Germany – the new mini-superpower

By Robert Marquand | Published Mon, Jan 31 2011 8:37 am

BERLIN — Quietly at first but less so now, Germany is breaking out of its postwar identity – the assumptions and understandings that held it in place for 60 years. Germany is shedding the past, busting old taboos and being more assertive. What an evolving Germany will look like in 20 or even five years is unclear, but will have profound consequences for Europe and the West. Much of the recent breakout is due to a rising German industrial base achieved by elbow grease, niche market savvy, and, as is often said here, by "doing our homework."

Germans have looked around lately to find they have the preeminent world-class export economy in Europe. No one else comes close.
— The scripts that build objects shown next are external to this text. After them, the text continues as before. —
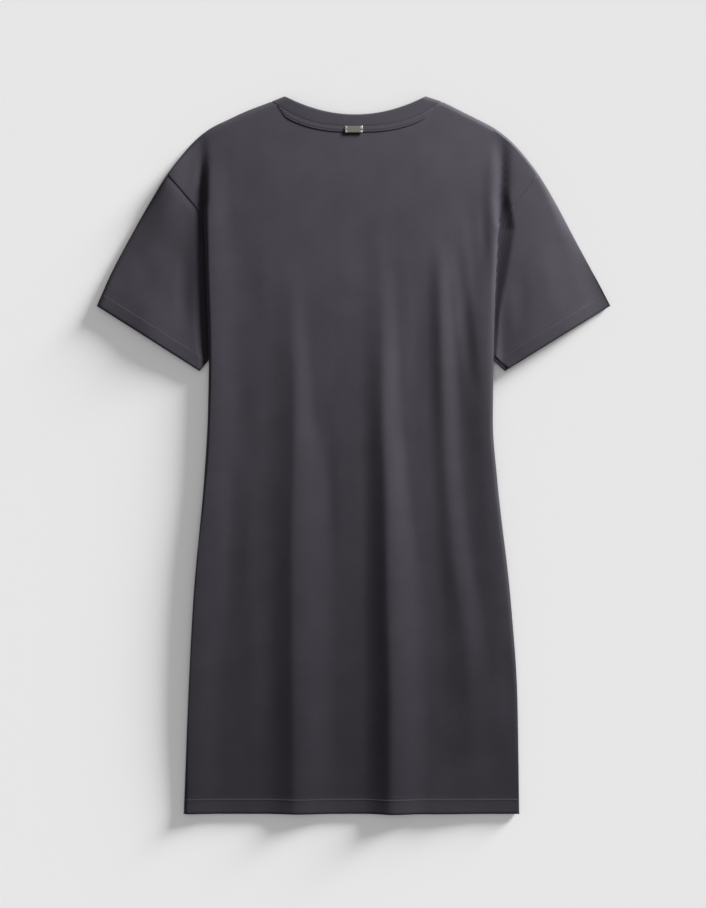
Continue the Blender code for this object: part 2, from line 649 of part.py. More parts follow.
def make_neck_bar(material):
    """A small plain bar with rounded edges and two holes for its thread."""
    tape_base = LOFTS[-1].height + 0.5 * SEAM_GAP + SEAM_GAP
    base = tape_base + TAPE_THICKNESS + SEAM_GAP
    work = bmesh.new()
    bmesh.ops.create_cube(work, size=1.0)
    size = np.array([BAR_LENGTH, BAR_WIDTH, BAR_THICKNESS]) * MM
    bmesh.ops.scale(work, vec=size, verts=work.verts)
    bmesh.ops.bevel(work, geom=work.edges[:], offset=BAR_EDGE * MM, segments=2, profile=0.5,
                    affect="EDGES")
    mesh = bpy.data.meshes.new("neck_bar")
    work.to_mesh(mesh)
    work.free()
    mesh.materials.append(material)
    bar = bpy.data.objects.new("neck_bar", mesh)
    bar.location = np.array([BAR_CENTRE_X, BAR_CENTRE_Y, base + 0.5 * BAR_THICKNESS]) * MM
    bpy.context.scene.collection.objects.link(bar)
    for sign in (-1.0, 1.0):
        drill = bmesh.new()
        bmesh.ops.create_cone(drill, cap_ends=True, segments=16, radius1=0.5 * BAR_HOLE * MM,
                              radius2=0.5 * BAR_HOLE * MM, depth=3.0 * BAR_THICKNESS * MM)
        drill_mesh = bpy.data.meshes.new("thread_hole")
        drill.to_mesh(drill_mesh)
        drill.free()
        cutter = bpy.data.objects.new("thread_hole", drill_mesh)
        cutter.location = bar.location
        cutter.location.x += sign * (0.5 * BAR_LENGTH - BAR_HOLE_INSET) * MM
        cutter.hide_render = True
        cutter.display_type = "WIRE"
        bpy.context.scene.collection.objects.link(cutter)
        cut = bar.modifiers.new("thread hole", "BOOLEAN")
        cut.operation = "DIFFERENCE"
        cut.solver = "EXACT"
        cut.object = cutter
    return bar


for leftover in list(bpy.data.objects):
    bpy.data.objects.remove(leftover, do_unlink=True)

jersey = make_material("charcoal jersey", (0.047, 0.045, 0.053), 0.9)
sleeve_jersey = make_material("charcoal jersey sleeve", (0.050, 0.048, 0.056), 0.9)
rib_knit = make_material("charcoal rib", (0.042, 0.040, 0.048), 0.92)
pewter = make_material("pewter bar", (0.35, 0.31, 0.24), 0.38, metallic=1.0)

make_front_panel(jersey)
make_back_panel(jersey)
make_sleeve("left", sleeve_jersey)
make_sleeve("right", sleeve_jersey)
make_neck_rib(rib_knit)
make_neck_tape(rib_knit)
make_neck_bar(pewter)
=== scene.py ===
"""A charcoal T-shirt dress of cotton jersey, laid flat on a pale surface with its back up.

Lengths below are in millimetres in the frame of the solids: +X to the right when the back is
seen from above, +Y towards the neck, +Z up. Meshes are written in metres.
"""

from collections import namedtuple

import bpy
import numpy as np
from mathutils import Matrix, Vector


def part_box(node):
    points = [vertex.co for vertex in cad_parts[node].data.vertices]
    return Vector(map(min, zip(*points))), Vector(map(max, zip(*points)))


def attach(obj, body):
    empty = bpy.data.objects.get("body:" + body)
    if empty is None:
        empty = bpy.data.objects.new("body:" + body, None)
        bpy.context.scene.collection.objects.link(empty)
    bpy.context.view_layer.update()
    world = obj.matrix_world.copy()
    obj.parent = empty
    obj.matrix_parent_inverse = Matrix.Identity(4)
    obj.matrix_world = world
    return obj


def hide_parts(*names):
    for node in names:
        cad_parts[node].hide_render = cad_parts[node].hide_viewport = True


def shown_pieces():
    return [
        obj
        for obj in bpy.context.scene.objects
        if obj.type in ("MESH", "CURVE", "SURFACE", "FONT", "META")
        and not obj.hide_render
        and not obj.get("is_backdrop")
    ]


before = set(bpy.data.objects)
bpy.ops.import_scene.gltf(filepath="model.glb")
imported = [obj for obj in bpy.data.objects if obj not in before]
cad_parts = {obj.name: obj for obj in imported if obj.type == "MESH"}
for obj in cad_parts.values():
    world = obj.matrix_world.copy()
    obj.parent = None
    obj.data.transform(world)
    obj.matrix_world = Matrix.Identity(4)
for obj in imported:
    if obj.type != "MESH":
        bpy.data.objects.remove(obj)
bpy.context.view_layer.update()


# Back panel
# One piece of mid-weight cotton jersey from the shoulders to the hem, cut wide and straight.
# It lies loosely over the front, so that it falls in long soft folds from the chest down, and
# its hem is turned up once and sewn through with a twin needle.

MM = 0.001
JERSEY = 1.3
SEAM_GAP = 0.3
SEAM_HEIGHT = 5.0
HEM_Y = -459.2
UNDERARM_Y = 121.9
CREASE_Y = 290.0
SHOULDER_Y = 359.0
NECK_POINT_Y = 459.2
NECK_JOIN_Y = 452.8
BACK_SEAM_LOW_Y = 420.4
BACK_SEAM_POWER = 2.75
LOWER_TURN = 5.0
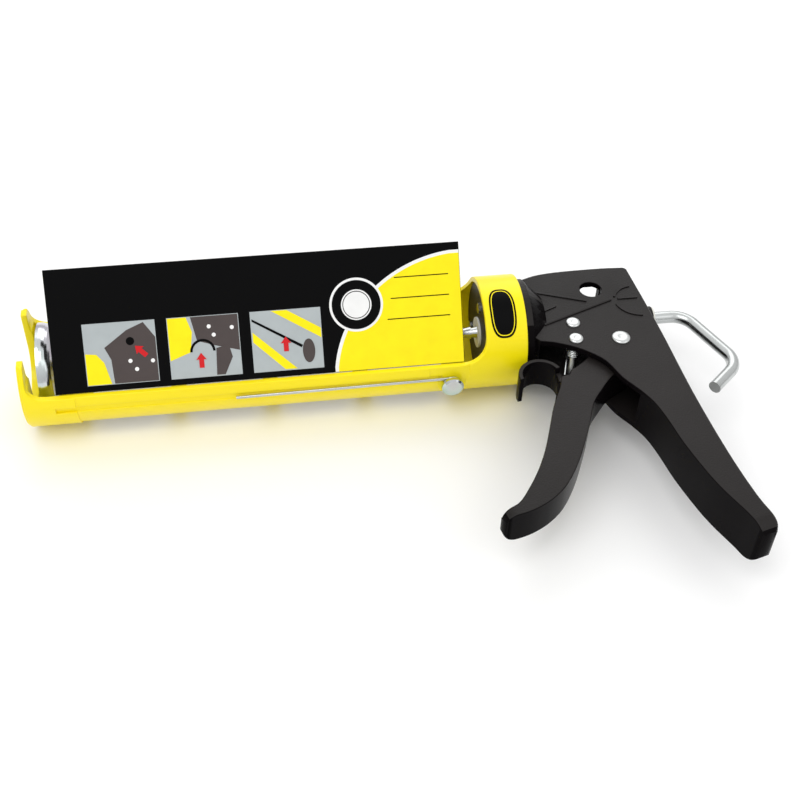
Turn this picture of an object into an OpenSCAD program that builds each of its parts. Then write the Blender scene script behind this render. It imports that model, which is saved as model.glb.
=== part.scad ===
// Skeleton caulking gun for 310 ml cartridges.
// The gun lies on its side: X runs back along the push rod, Y runs up the
// handle and away from the trigger, Z points out of the side that faces up.
// The origin is on the rod axis, where the cradle meets the handle.

/* [Cradle] */
// outside radius of the half pipe that holds the cartridge
cradle_r = 29; // [27:0.1:32]
// wall of the half pipe
cradle_wall = 2.7; // [2:0.1:4]
// distance from the origin to the front face of the nose
nose_x = 247.5; // [220:0.5:280]
// height of the rail edges above the rod axis
rail_z = 4; // [0:0.5:8]
// width of the nozzle slot in the nose
nozzle_slot = 33; // [20:1:36]

/* [Rod] */
// radius of the push rod over the teeth
rod_r = 3.25; // [3:0.05:4]
// pitch of the ratchet teeth
tooth_pitch = 4; // [3:0.5:6]
// depth of a ratchet tooth
tooth_depth = 0.8; // [0.5:0.1:1]
// radius of the piston disc
disc_r = 22; // [20:0.5:24]

/* [Handle] */
// thickness of the handle body
body_t = 26; // [24:0.5:32]
// wall of the hollow upper body
body_wall = 3; // [2:0.25:4]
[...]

German precision tools are coveted in Asia and Russia like Fabergé eggs. Germany is building much of the Summer Olympic and World Cup facilities in Brazil. The next generation of Eurostar trains linking the Continent and Britain will be made by Siemens of Germany, not, as they traditionally have been, by Alstom of France – a blow to French pride. snip


Overall, Germany spent $120 billion a year in the 1990s to unify the country and rebuild its infrastructure, training its sights on the global marketplace. That helped it pull away from the rest of the EU. Forty percent of Germany's exports now go to the so-called BRIC countries (Brazil, Russia, India, and China). The closest EU competitor ships less than 10 percent. German machine-tool exports alone spiked 128 percent between 2009 and 2010. The unemployment rate in Germany hit an 18-year low last fall – 7.5 percent.